En cela donc, du point de vue du capital culturel, l’éducation n’est pas égalitaire. Mais Scanlon soulève également un autre obstacle à cette égalité dans l’enseignement. Un phénomène “grandissant”, dit-il, dans la société américaine, mais que l’on retrouve aussi en France : le recours des classes les plus aisées à des voix scolaires prestigieuses, plus efficaces, et surtout… coûteuses. Ainsi, le niveau des enfants des classes supérieurs s’en trouve-t-il surélevé par rapport aux classes populaires.

Avec de telles idées, les citoyens seront-ils toujours incités à travailler ?

Scanlon propose donc deux solutions à ce phénomène, qui accroît les inégalités au plus haut point. Faire en sorte, d’abord, que l’Etat augmente le niveau de l’enseignement dispensé pour que les enfants des classes populaires aient le même niveau de connaissances que leurs camarades plus favorisés. Mais cela n’empêchera par les familles aisées de fournir à leurs enfants de nouveaux enseignements payants et de qualité, ce qui n’atténuera pas les inégalités, voire même les fera grandir. Les élèves aisés se trouveront alors toujours en situation de supériorité vis-à-vis de leurs camarades.

La deuxième solution avancée serait de “limiter le type d’avantages éducatifs” des plus riches, c’est-à-dire leur restreindre l’accès, par exemple, à des cours de consolidation scolaire. Mais, selon Scanlon, aucune de ces solutions n’est viable, la première étant intenable, et la seconde “inacceptable”.

Ainsi selon lui, la solution est à voir directement dans la source de ce problème : la richesse des parents. La taxation des plus riches et la taxation des héritages sont des sujets redondants aujourd’hui. Ils permettraient en effet de diminuer ces inégalités scolaires, les plus aisés n’ayant plus les moyens d’accéder à des cours de consolidation hors de prix. La ponction d’une somme importante sur les héritages par l’Etat a également un autre bienfait, selon lui : chacun serait ainsi obligé de “redémarrer de zéro”, ne pouvant compter sur la fortune de ses parents.

Or se pose alors cette question majeure : avec de telles mesures, les citoyens seront-ils toujours incités à travailler ?

Pour beaucoup, travailler est le gage d’une vie meilleure pour eux et surtout pour leurs enfants, leur assurant ainsi un avenir confortable. Mais cela ne sert logiquement plus à rien quand la fortune que vous avez emmagasiné dans toute une vie n’est pas reversée à vos descendants mais à l’État.

Chacun serait alors légitime de se demander : à quoi bon toujours plus travailler si, de toute façon, l’argent que je gagne ne me servira qu’à moi ?
Cette interrogation peut ainsi engendrer un refus de la population de travailler plus que le strict minimum que le coût de la vie implique, et la première à en pâtir serait la croissance économique !

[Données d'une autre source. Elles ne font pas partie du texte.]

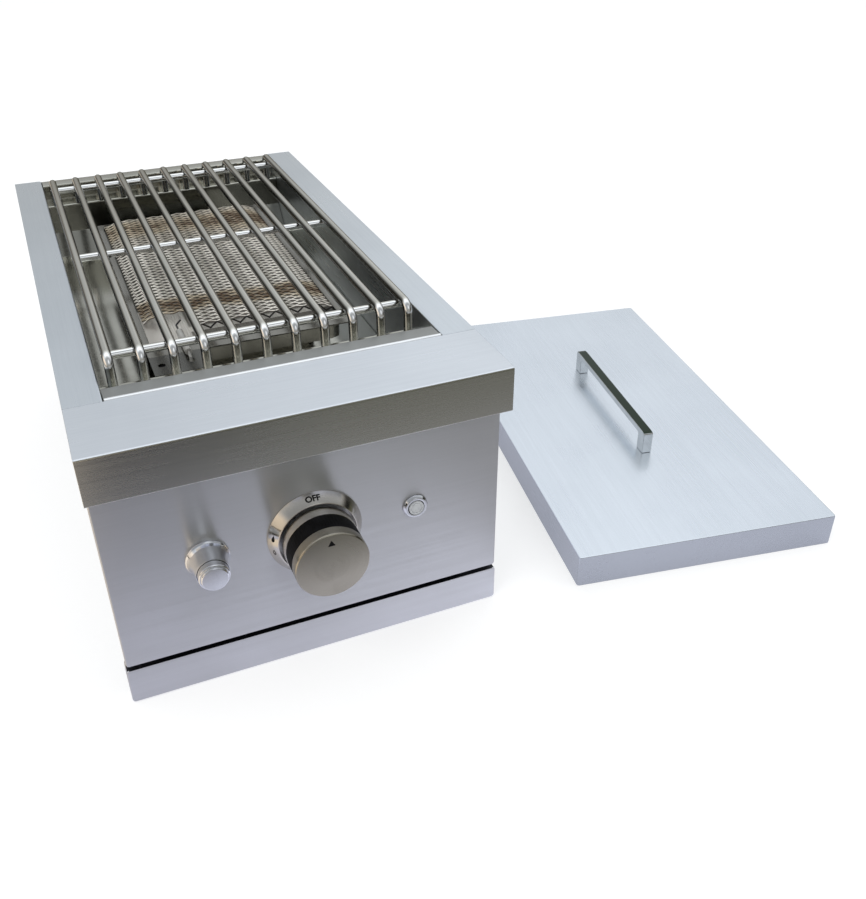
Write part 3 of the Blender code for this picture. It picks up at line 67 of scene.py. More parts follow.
LID_CENTRE = (0.39948, -0.08966, 0.0)
WELD_DISTANCE = 2e-6
SMOOTH_ANGLE = math.radians(38)
FLAT_ANGLE = math.radians(0.6)
EDGE_ANGLE = math.radians(50)
LEVEL_SHARE = 0.7  # a face counts as level where its normal rises by more than this
RELIEF = 0.0001  # height of a surface's roughness
GRAIN_RELIEF = 0.00006
TURNED_PITCH = 0.0006  # how slowly a turned grain changes with the angle, per radian
TURNED_LENGTH = 0.03  # length of the turned grain's UV map, per radian
FINE_SCALE = 2600.0  # frequencies of a brushed metal's scratches, streaks and clouds
BROAD_SCALE = 420.0
CLOUD_SCALE = 11.0
METAL_GRIT = 18.0  # how much finer a surface's grit is than its patches
METAL_FACETS = 2.2
STUFF_GRIT = 22.0
EVEN = (1.0, 1.0, 1.0)
WHITE = (1.0, 1.0, 1.0)


class Grain(Enum):
    """Direction in which a surface was brushed, as the share of each axis in its pattern."""

    ACROSS = (0.012, 1.0, 1.0)
    ALONG = (1.0, 0.012, 1.0)
    TURNED = (1.0, 0.0, 0.0)


def _sum(operation: str, swapped: bool = False) -> Callable[..., "Signal"]:
    """Makes a method of Signal that adds one Math node.

    Args:
        operation: Blender's name for the operation.
        swapped: True where the other number comes first.

    Returns:
        The method.
    """

    def method(self: "Signal", *others: "Signal | float") -> "Signal":
        """Adds the Math node and gives its result."""
        return self.board.math(operation, *((*others, self) if swapped else (self, *others)))

    return method


class Signal:
    """An output of a node. Where it carries a number, Python sums add their own Math nodes."""

    def __init__(self, board: "Board", socket: bpy.types.NodeSocket) -> None:
        """Wraps an output socket of a board."""
        self.board = board
        self.socket = socket

    __add__ = __radd__ = _sum("ADD")
    __sub__ = _sum("SUBTRACT")
    __rsub__ = _sum("SUBTRACT", swapped=True)
    __mul__ = __rmul__ = _sum("MULTIPLY")
    __truediv__ = _sum("DIVIDE")
    __mod__ = _sum("FLOORED_MODULO")
    above = _sum("GREATER_THAN")
    below = _sum("LESS_THAN")
    least = _sum("MINIMUM")
    most = _sum("MAXIMUM")
    bearing = _sum("ARCTAN2")
    absolute = _sum("ABSOLUTE")
    floor = _sum("FLOOR")
    root = _sum("SQRT")
    sine = _sum("SINE")

    def rise(self, start: float, end: float) -> "Signal":
        """Goes smoothly from 0 at start to 1 at end."""
        sockets = {"Value": self, "From Min": start, "From Max": end}
        return self.board.out("ShaderNodeMapRange", sockets, interpolation_type="SMOOTHSTEP")

    def near(self, place: float, inner: float, outer: float) -> "Signal":
        """Gives 1 within the inner distance of a place and 0 beyond the outer one."""
        return 1 - (self - place).absolute().rise(inner, outer)


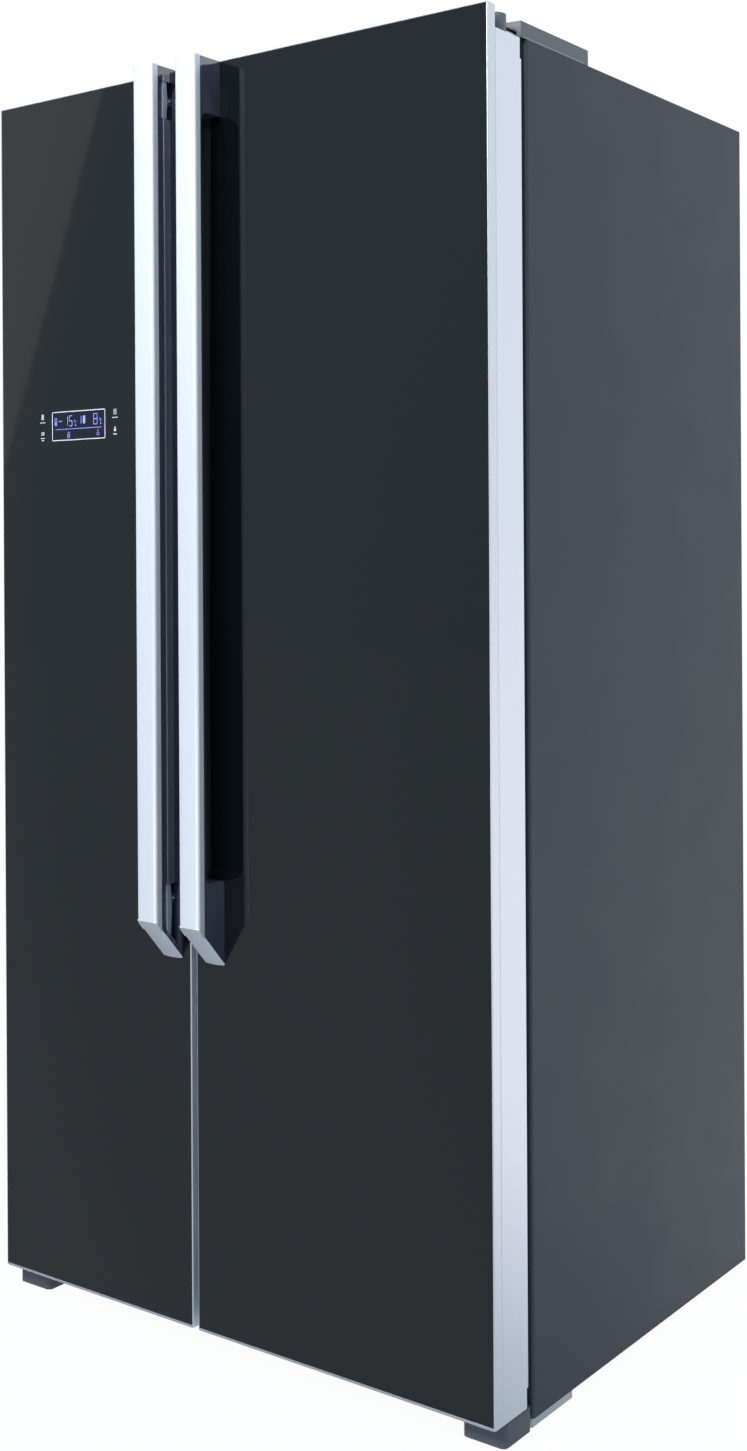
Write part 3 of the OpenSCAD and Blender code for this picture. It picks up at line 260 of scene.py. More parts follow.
def finish(name, colour, rough, metal=0.0, grain_size=1500.0, relief=0.00004, drift=0.10, gloss_drift=0.06,
           stretch=(1.0, 1.0, 1.0), dusty=0.0, **more):
    """A surface finish. Its colour and gloss drift with slow noise, fine grain lifts it by relief metres,
    and dust settles on the faces that look up. stretch lengthens the grain; more sets shader sockets."""
    m = bpy.data.materials.new(name)
    m.use_nodes = True
    t = m.node_tree
    s = t.nodes["Principled BSDF"]
    s.inputs["Metallic"].default_value = metal
    for socket, value in more.items():
        s.inputs[socket.replace("_", " ")].default_value = value
    place = t.nodes.new("ShaderNodeTexCoord")
    run = t.nodes.new("ShaderNodeMapping")
    run.inputs["Scale"].default_value = stretch
    link(t, place.outputs["Object"], run.inputs["Vector"])
    g = t.nodes.new("ShaderNodeGroup")
    g.node_tree = grain
    g.inputs["Size"].default_value = grain_size
    link(t, run.outputs["Vector"], g.inputs["Vector"])
    shade = t.nodes.new("ShaderNodeMix")
    shade.data_type = "RGBA"
    c = np.array(colour[:3])
    shade.inputs[6].default_value = tuple(c * (1.0 - drift)) + (1.0,)
    shade.inputs[7].default_value = tuple(np.minimum(c * (1.0 + drift), 1.0)) + (1.0,)
    link(t, g.outputs["Drift"], shade.inputs[0])
    d = t.nodes.new("ShaderNodeGroup")
    d.node_tree = dust
    d.inputs["Amount"].default_value = dusty
    link(t, place.outputs["Object"], d.inputs["Vector"])
    dusted = t.nodes.new("ShaderNodeMix")
    dusted.data_type = "RGBA"
    dusted.inputs[7].default_value = (0.34, 0.33, 0.31, 1.0)
    link(t, d.outputs["Mask"], dusted.inputs[0])
    link(t, shade.outputs[2], dusted.inputs[6])
    link(t, dusted.outputs[2], s.inputs["Base Color"])
    gloss = t.nodes.new("ShaderNodeMapRange")
    gloss.inputs["To Min"].default_value = max(rough - gloss_drift, 0.0)
    gloss.inputs["To Max"].default_value = min(rough + gloss_drift, 1.0)
    link(t, g.outputs["Drift"], gloss.inputs["Value"])
    link(t, gloss.outputs["Result"], s.inputs["Roughness"])
    bump = t.nodes.new("ShaderNodeBump")
    bump.inputs["Strength"].default_value = 1.0
    bump.inputs["Distance"].default_value = relief
    link(t, g.outputs["Height"], bump.inputs["Height"])
    link(t, bump.outputs["Normal"], s.inputs["Normal"])
    return m


def dress(material, *names):
    """Gives CAD nodes a finish."""
    for n in names:
        for s in cad[n].material_slots:
            s.material = material


def eased(node, width, material, segments=2):
    """A copy of a CAD node, in its place, with its edges of more than 35 degrees rounded by width mm."""
    sharp = math.radians(35)
    bm = bmesh.new()
    bm.from_mesh(cad[node].data)
    bmesh.ops.remove_doubles(bm, verts=bm.verts, dist=1e-6)
    bmesh.ops.dissolve_limit(bm, angle_limit=math.radians(0.5), verts=bm.verts, edges=bm.edges)
    for f in bm.faces:
        f.smooth = True
    mesh = bpy.data.meshes.new(node + "_eased")
    bm.to_mesh(mesh)
    bm.free()
    mesh.set_sharp_from_angle(angle=sharp)
    mesh.materials.append(material)
    piece = bpy.data.objects.new(mesh.name, mesh)
    scene.collection.objects.link(piece)
    rounding = piece.modifiers.new("rounding", "BEVEL")
    rounding.width = width / 1000.0
    rounding.segments = segments
    rounding.limit_method = "ANGLE"
    rounding.angle_limit = sharp
    rounding.harden_normals = True
    rounding.use_clamp_overlap = True
    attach(piece, cad[node]["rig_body"])
    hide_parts(node)
    return piece


def corners(node):
    """Lowest and highest corner of a CAD node in mm."""
    low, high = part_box(node)
    return np.array(low) * 1000.0, np.array(high) * 1000.0


case_paint = finish("case_paint", tone(51, 60, 69), 0.48, grain_size=420.0, relief=0.00005, drift=0.04,
                    dusty=0.10, IOR=1.4)
dress(case_paint, "top_panel", "mullion_strip")
for node in ("side_panel_left", "side_panel_right"):
    eased(node, 0.45, case_paint)
bottom_paint = finish("bottom_paint", tone(90, 96, 104), 0.5, grain_size=500.0, relief=0.00008,
                      dusty=0.15)
dress(bottom_paint, "base_pan")


# ---- The back panel
# Plain galvanised sheet, 1 mm thick, with six shallow pressed ribs that stiffen it. The foam behind it
# holds it.
def piece_of(name, points, faces, material, body, slot, sharp=30.0):
    """A mesh piece from points in mm and faces, turned outwards by the sign of its volume.
    Edges of more than sharp degrees stay sharp."""
    points = np.asarray(points, float).reshape(-1, 3) / 1000.0
    volume = 0.0
    for size in sorted({len(f) for f in faces}):
        f = np.array([q for q in faces if len(q) == size])
        for k in range(1, size - 1):
            a, b, c = points[f[:, 0]], points[f[:, k]], points[f[:, k + 1]]
            volume += float(np.einsum("ij,ij->i", a, np.cross(b, c)).sum())
    if volume < 0.0:
        faces = [tuple(reversed(q)) for q in faces]
    mesh = bpy.data.meshes.new(name)
    mesh.from_pydata(points.tolist(), [], [tuple(int(i) for i in q) for q in faces])
    mesh.shade_smooth()
    mesh.set_sharp_from_angle(angle=math.radians(sharp))
    mesh.materials.append(material)
    piece = bpy.data.objects.new(name, mesh)
    scene.collection.objects.link(piece)
    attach(piece, body)
    return piece


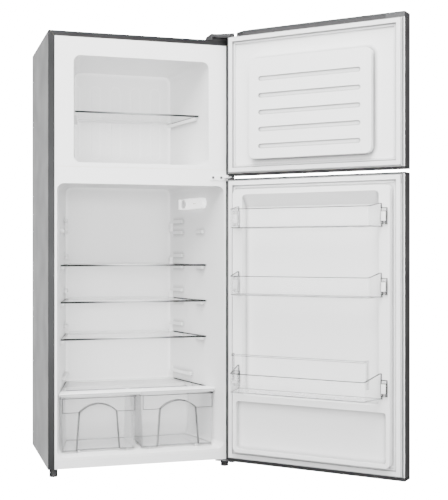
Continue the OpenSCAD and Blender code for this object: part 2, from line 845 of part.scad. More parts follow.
module compressor() color(black) at_cabinet() {
    at_compressor() {
        difference() {
            translate([-mount_dx - 16, -mount_dy - 14, 0])
                cube([2 * mount_dx + 32, 2 * mount_dy + 28, 2.5]);
            for (sx = [-1, 1]) for (sy = [-1, 1])
                translate([sx * mount_dx, sy * mount_dy, -over]) cylinder(d = mount_neck_d + 0.6, h = 6);
        }
        // welded shell: lower pot, seam and dome
        translate([0, 0, 2.5]) rotate_extrude() {
            r = pot_d / 2;
            dome = 40;
            difference() {
                union() {
                    square([r - 14, pot_h - dome]);
                    translate([0, 14]) square([r, pot_h - dome - 14]);
                    translate([r - 14, 14]) circle(14);
                    translate([0, 62]) square([r + 2, 6]);
                    translate([0, pot_h - dome]) intersection() {
                        square([r, dome]);
                        translate([0, dome - dome_r]) circle(dome_r);
                    }
                }
                translate([-cab_w, -over]) square([cab_w, cab_h]);
            }
        }
        // tube stubs
        for (z = [stub_z, stub_z + 26])
            translate([pot_d / 2 - 3, 0, z]) rotate([0, 90, 0]) cylinder(d = 8, h = stub_l + 3);
    }
}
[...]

Ainsi, notre interrogation de départ prend toute son importance : prôner l’égalité et l’équité scolaire est-il réellement judicieux au vu des conséquences économiques que cela pourrait engendrer ?

Sans doute cela l’est-il, car il est communément admis que plus une société est égalitaire, plus elle est stable et pérenne. Mais toujours est-il que la solution proposée par Thomas Scanlon, soit la quasi-suppression des héritages en vue d’une meilleure égalité scolaire, n’est clairement pas à privilégier.